Sabatini heroes are always the victims of unfair circumstances. The author’s most famous and oft-used setup gives us a character who is living a good, happy life, only to be violently wrenched from it by the workings of greed, fate, jealousy, etc. (As in Captain Blood, The Sea Hawk, Scaramouche–the latter of which also later included the dissolution of a relationship so painfully unfair that it quite literally made me bristle.) In Fortune’s Fool, on the other hand, Sabatini presents us with the story of one Randal Holles, a man who never seems to have that good life as a starting point. When we meet Holles, life has already nearly beaten him down, and as the story progresses things continue to go wrong. They then do so over and over again, and only ever seem to get worse. Poor bastard.
There really is no one great thrust to the story, as Holles spends the first half of the book looking for work, while the plot changes pretty constantly in the second half. In fact, my biggest criticism of Fortune’s Fool is that the plot meanders a bit at times, and the climax is a bit lackluster. It’s perfectly satisfying from a character perspective, but as a Sabatini fan I was expecting more suspense–unfortunately, suspense seems to have already been used up by the end of the book. Thankfully, the middle section in which it is so used is very exciting and enjoyable.
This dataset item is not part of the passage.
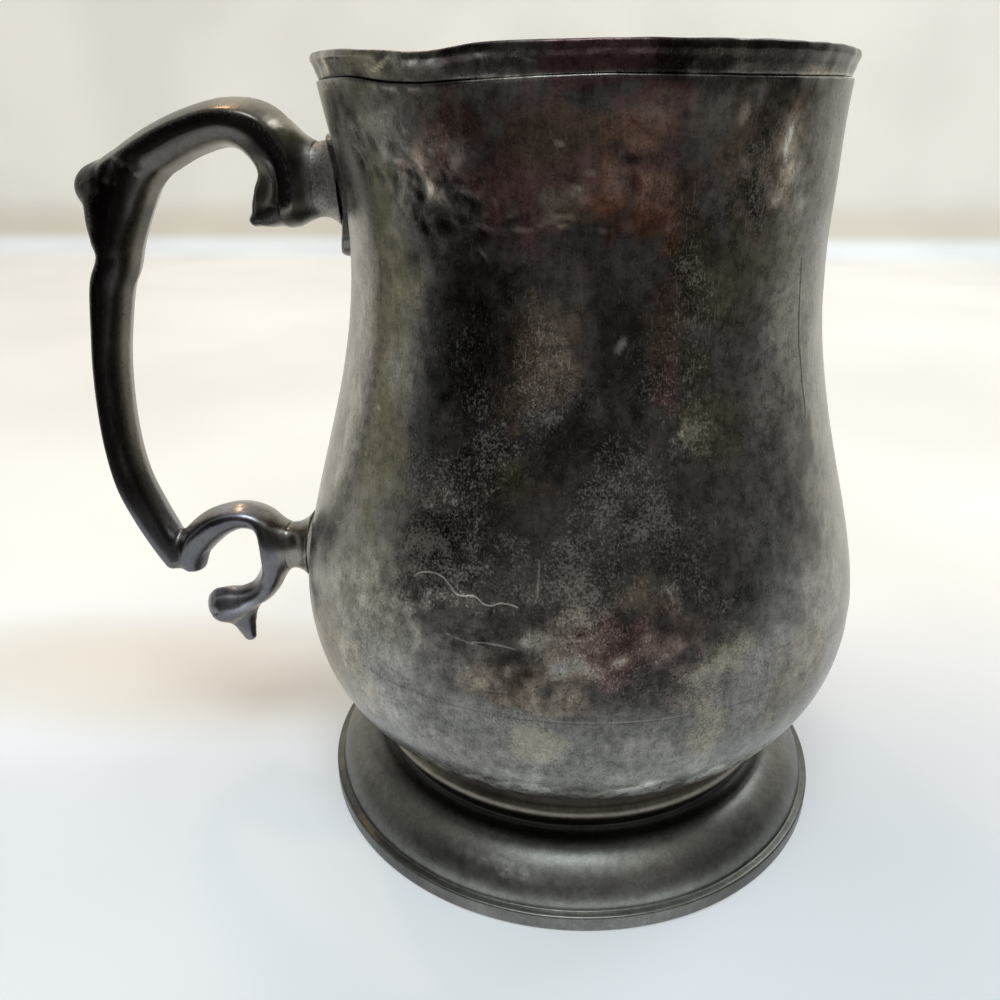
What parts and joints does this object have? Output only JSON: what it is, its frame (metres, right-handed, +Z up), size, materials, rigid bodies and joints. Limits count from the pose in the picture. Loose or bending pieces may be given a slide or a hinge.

Without giving away too much of the plot, I will simply say that our hero finds himself embroiled in the amorous affairs of the Duke of Buckingham. As a fan of Dumas, it is a little strange to see a character who had been shown so favorably before (he is the son of the Buckingham in The Three Musketeers, and a major character in later Musketeers books) as such a pompous asshole, but it’s also pretty damn fun. This is especially so when he tries to woo the female lead through the sort of trickery and false heroics that handsome villains always attempt–it’s a wonderful scene because our heroine doesn’t believe it for a goddamned second.
It’s worth noting that the female lead, while no fighter, is quite the smart, competent, and heroic figure for a novel from 1924. But for all the interesting touches that she brings to the latter portions of the book, it is certainly Randal Holles’ show. His character is so destitute, and wavers so wonderfully between being unflappable and… er… flappable that the reader is transfixed, and genuinely wonders when the protagonist will finally give in and commit one of these morally reprehensible acts that keep presenting themselves to him. He is far from flawless, and watching how years of bad luck thrash him until he begins making decisions that will simply bring about more of the same is sickly intriguing.
(Sabatini almost always gave his characters happy endings, but it can be very fun to wonder how in hell he will manage to get to such a point.)
To add to the character dramas playing out, Fortune’s Fool is set during the Restoration… and so also during the last great outbreak of the plague in London. It’s fascinating to watch day-to-day life as the plague slowly creeps up into the background of the book. Throughout the first half the sickness isn’t anything that really bothers any of our central characters, or that changes the dynamics of the city, it simply tiptoes about in our peripheral vision–dropping someone here, closing a house there. When it does come into the main story it does so at the most incredible and shocking moment.
Fortune’s Fool is, regrettably, not in print at the moment. I was lucky enough to get my hand on a beautiful copy from 1924, complete with incredible drawings that I would scan had I a scanner, for a measly six dollars. I assume that most paperback copies from decades later will be more than affordable. The novel is not quite on the level of Sabatini’s best, like Captain Blood or Scaramouche, but it sits quite comfortably amongst those still-very-good secondary works of his. While a bit light on adventure, the setting and the central character of Fortune’s Fool–not to mention Sabatini’s flair for the English language, the sixth language that he learned–make it definitely worth reading for a fan of the genre.